== Data ==
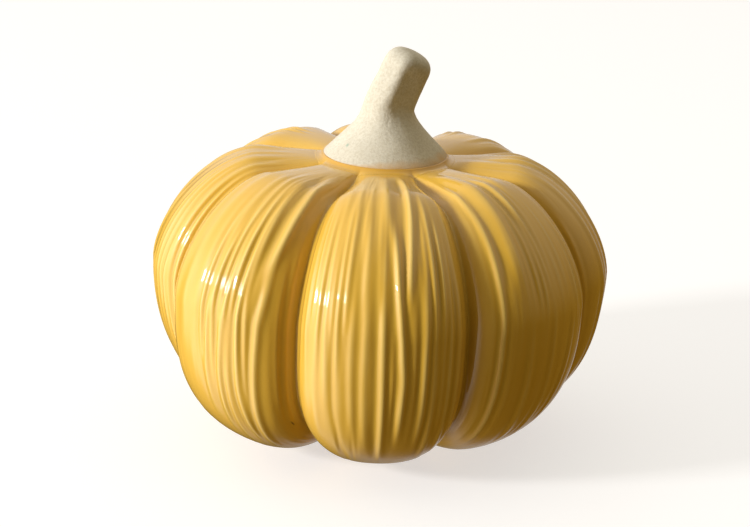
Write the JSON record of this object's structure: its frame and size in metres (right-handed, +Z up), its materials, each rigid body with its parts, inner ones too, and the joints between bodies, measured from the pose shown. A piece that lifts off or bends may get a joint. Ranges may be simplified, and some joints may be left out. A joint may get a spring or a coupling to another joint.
{
  "type": "pumpkin figure",
  "caption": "Free-standing glazed ceramic pumpkin, lobed and hollow, with a bent bare-clay stem and felt feet underneath.",
  "frame": {"origin": "on the surface that the felt feet rest on, at the middle of the figure's width and depth", "axes": "+Z up through the stem, -Y the figure's front, +X its right side as seen from the front, towards which the stem bends"},
  "size_m": [0.21, 0.213, 0.1794],
  "materials": {
    "glaze": "gloss",
    "bare_clay": "matte",
    "glazed_slip": "satin",
    "felt": "matte"
  },
  "bodies": {
    "root": {"pumpkin_body": "glaze", "stem": "bare_clay", "slip_joint": "glazed_slip", "felt_foot_front_right": "felt", "felt_foot_back_right": "felt", "felt_foot_back_left": "felt", "felt_foot_front_left": "felt"}
  },
  "joints": []
}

== Description of the task ==
Select every line in the material above where the string "frame" occurs, and copy it.

== Result for this task ==
Write the JSON record of this object's structure: its frame and size in metres (right-handed, +Z up), its materials, each rigid body with its parts, inner ones too, and the joints between bodies, measured from the pose shown. A piece that lifts off or bends may get a joint. Ranges may be simplified, and some joints may be left out. A joint may get a spring or a coupling to another joint.
  "frame": {"origin": "on the surface that the felt feet rest on, at the middle of the figure's width and depth", "axes": "+Z up through the stem, -Y the figure's front, +X its right side as seen from the front, towards which the stem bends"},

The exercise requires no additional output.